Yay! I’m back with some content! I actually have a few reviews done but man this week was rough for ol’ pantsman. Food poisoning or something, but let’s just say if my stomach wasn’t doing backflips on me then I didn’t feel natural at all this week. However, I’m here with a review for a film I’ve wanted to get something written about for a long time. Olaf Ittenbach is one of those directors who gets so little press it’s a crime. All gorehounds should know the man’s name and hopefully I can contribute to that. Check out the review, and if you’re into this sort of stuff, check out the man’s work!

Also, keep on the lookout here at VC, my good friend Jon Jung who often contributes came up with the idea of a little collaborative reviewing effort for the two of us to do for some fun. The first project will be the classic Shinya Tsukamoto effort Tetsuo: The Iron Man. Should be a blast and hopefully pretty entertaining!

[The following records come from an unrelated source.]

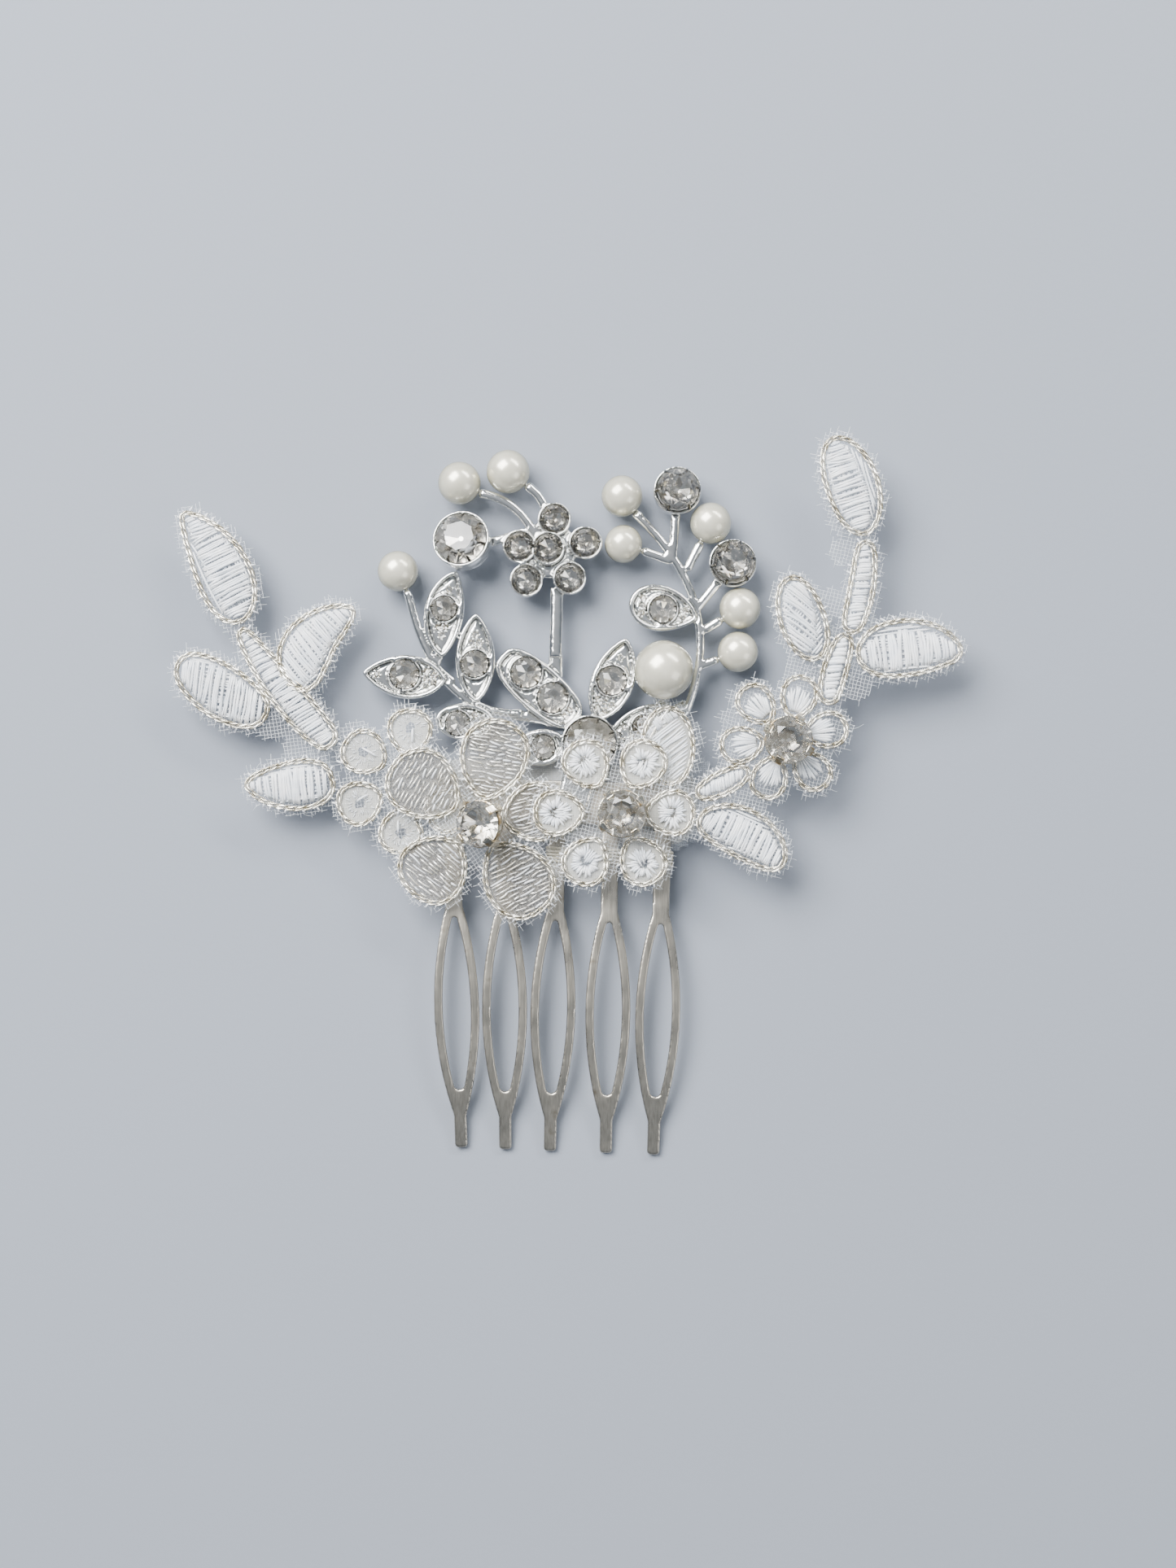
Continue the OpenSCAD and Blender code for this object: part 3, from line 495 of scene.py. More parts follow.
# Voile of smoke-grey polyester makes the big petals look brownish grey and half clear.
VOILE = SheerCloth("woven_smoke_grey_voile", "#8E887D", 0.4, 0.0, 1.5, "#615C53", 0.24, 0.35, 0.65)
# Organza is stiff, sheer and bluish grey, and a little shiny.
ORGANZA = SheerCloth("woven_crystal_organza", "#C3CAD4", 0.3, 0.0, 1.5, "#A3ABB7", 0.26, 0.35, 0.72)
# The small petals are milky ivory organza.
PETAL_ORGANZA = SheerCloth("woven_ivory_organza", "#E6E5DD", 0.32, 0.0, 1.5, "#C3C1B6", 0.2, 0.45, 0.8)
# Pressed white wool felt, a little yellowed, drinks in the light.
FELT = PressedFelt("pressed_wool_felt", "#E5E1D5", 0.95)
# The floor is plain pale paper.
PAPER = MattPaper("pale_backdrop_paper", "#878D97", 0.9)


# ---- Meshes ----


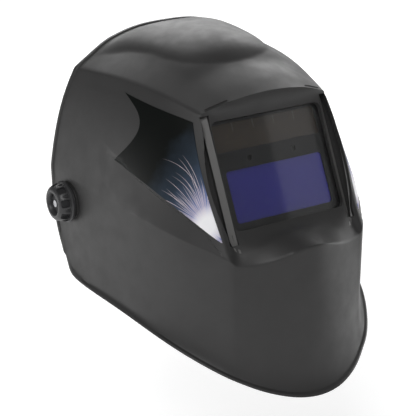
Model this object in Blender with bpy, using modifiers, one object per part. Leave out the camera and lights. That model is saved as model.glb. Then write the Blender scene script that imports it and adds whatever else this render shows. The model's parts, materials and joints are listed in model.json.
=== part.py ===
"""Auto-darkening welding helmet: shell with a deep lens hood, filter cartridge and ratchet headgear.

Metres, +Z up, the lens faces -Y and +X is the wearer's left. The origin is the middle of the tilt
pivots' axis. The shell is modelled at 26.5 degrees of lean, part way up its tilt.
"""

import math

import bmesh
import bpy
from mathutils import Matrix, Vector

# Overall sizes of the moulded shell
SHELL_HALF_WIDTH = 0.116
NOSE_REACH = 0.195        # from the widest station forward to the chin, in plan
WIDEST_Y = -0.019
REAR_Y = 0.026
CROWN_HEIGHT = 0.1375
CHIN_DROP = 0.120         # lowest point of the rim below the pivot axis
SIDE_DROP = 0.066         # rim below the pivot axis beside the neck
SHELL_WALL = 0.0026
RIM_FLARE = 0.0065
RIM_FLARE_HEIGHT = 0.011
BUBBLE_RISE = 0.005
REAR_BOW = 0.004          # the rear edge bows back between its corners and the crown

# Lens plane and hood
LENS_LEAN = math.radians(26.5)
LENS_FORWARD = 0.148
LENS_UP = 0.056
WINDOW_WIDTH = 0.105
WINDOW_HEIGHT = 0.088
WINDOW_CORNER = 0.0055
LIP_WIDTH = 0.0053
LIP_THICKNESS = 0.0026
GROOVE_WIDTH = 0.0058
GROOVE_DEPTH = 0.011
HOOD_BULGE = 0.007        # how far the hood's side rims bow outward at mid height
BROW_CLEARANCE = 0.0078   # window's top edge to the brow corners
BROW_PEAK_UP = 0.0073
BROW_PEAK_OUT = 0.015
CHEEK_CLEARANCE = 0.0172  # window's bottom edge to the hood's lower tips

DECAL_LENGTH = 0.0795     # brow corner back to the decal's rear tip
DECAL_SCOOP = 0.0225
DECAL_THICKNESS = 0.0003

# Filter cartridge
CARTRIDGE_WIDTH = WINDOW_WIDTH + 0.005
CARTRIDGE_HEIGHT = WINDOW_HEIGHT + 0.002
CARTRIDGE_DEPTH = 0.009
CARTRIDGE_CORNER = 0.003
POCKET_GAP = 0.0006
POCKET_WALL = 0.003
COVER_LENS_THICKNESS = 0.001
VIEW_WIDTH = WINDOW_WIDTH - 0.013
VIEW_HEIGHT = 0.042
VIEW_CENTRE = -0.0172     # viewing area's centre below the window's centre
SOLAR_WIDTH = WINDOW_WIDTH - 0.0065
SOLAR_HEIGHT = 0.0225
SOLAR_CENTRE = 0.0305
SENSOR_SPREAD = 0.021
SENSOR_HEIGHT = 0.0114
SENSOR_SIZE = 0.004
HOUSING_WALL = 0.0015
GLASS_THICKNESS = 0.003
BOARD_THICKNESS = 0.0012
BATTERY_RADIUS = 0.008
BATTERY_THICKNESS = 0.0024
BATTERY_X = CARTRIDGE_WIDTH / 2 - 0.015
DIAL_RADIUS = 0.0065
DIAL_SPACING = BATTERY_X - BATTERY_RADIUS - DIAL_RADIUS - 0.0015
DIAL_HEIGHT = 0.0035
FRAME_BAR = 0.0075
FRAME_THICKNESS = 0.0025

# Tilt pivots
PIVOT_Y = -0.004
PIVOT_Z = 0.0015
PIVOT_HALF_SPAN = SHELL_HALF_WIDTH + 0.0006  # outer face of the shell's pivot bosses
BOSS_RADIUS = 0.0165
BOSS_THICKNESS = 0.0036
BOLT_RADIUS = 0.003
BOLT_HEAD_RADIUS = 0.008
BOLT_HEAD_THICKNESS = 0.003
BUSHING_RADIUS = 0.006
WASHER_RADIUS = 0.0155
WASHER_THICKNESS = 0.001
TILT_PLATE_RADIUS = 0.018
TILT_PLATE_THICKNESS = 0.003
KNOB_RADIUS = 0.018
KNOB_HEIGHT = 0.0132
KNOB_LOBES = 7
KNOB_RECESS_RADIUS = 0.0065
KNOB_RECESS_DEPTH = 0.004
INSERT_RADIUS = 0.005
INSERT_LENGTH = 0.006

# Headgear
HEAD_HALF_WIDTH = 0.078
HEAD_HALF_LENGTH = 0.097
HEAD_CENTRE_Y = 0.024
BAND_TILT = math.radians(16.5)
BAND_RISE = 0.009         # middle of the band's plane above the pivot axis
BAND_HEIGHT = 0.030
BAND_SIDE_HEIGHT = 0.022
BAND_THICKNESS = 0.002
ARM_THICKNESS = 0.003
ARM_HEIGHT = 0.022
STRAP_WIDTH = 0.020
STRAP_THICKNESS = 0.0018
STRAP_CROWN_UP = 0.098
STRAP_PIN_RADIUS = 0.0028
STRAP_HOLE_PITCH = 0.012
SWEATBAND_THICKNESS = 0.005
SWEATBAND_HEIGHT = 0.034
SWEATBAND_ANGLE = math.radians(62)
REAR_PAD_THICKNESS = 0.006
REAR_PAD_HEIGHT = 0.036
REAR_PAD_WIDTH = 0.070
RATCHET_WIDTH = 0.076
RATCHET_HEIGHT = 0.040
RATCHET_WALL = 0.0018
RACK_HEIGHT = 0.016
RACK_TOOTH_PITCH = 0.004
PINION_RADIUS = 0.0062
PINION_TEETH = 8
RATCHET_KNOB_RADIUS = 0.0245
RATCHET_KNOB_DEPTH = 0.014
RATCHET_KNOB_LOBES = 9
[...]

The Review: For a split second in time, somewhere in the midst of the nineties, Germany became one of the foremost leaders in splatter cinema. With Italy no longer having the massive film industry that they once had, Germany and a league of young men with inexpensive film equipment decided to change the horror world forever. There are three big names that come to mind when I think of this “scene”. There’s Jorg Buttergeit who took the arthouse route into becoming a horror legend with films such as Nekromantic 1, 2 and Schraam. Then there was Andreas Schnaas who took the gore auteur title to ridiculous new lengths as he crafted the brainless Violent Shit series and has made his career out of making rather silly but extremely gory horrors. The least known of these three names (although horror afficianados should know him very well by now) that comes to mind however is also one of the best; Olaf Ittenbach. Ittenbach won’t win any academy awards, much like Schnaas his films may not feature the most dynamic of performances ever put to celluloid but he sure knows how to deliver the violence. Where Schnaas tends to leave his films in tongue-in-cheek territory at all times, Ittenbach has a surge of seriousness to his films that I like. It makes his films seem more earnest at times and actually implements some of the “horror” back into the genre. Don’t get me wrong, there’s still some humor to be found in films like The Burning Moon or Premutos, but Ittenbach’s primary intention is to horrify, and that he does, especially in the final sequences of The Burning Moon as he takes us on a tour of hell itself.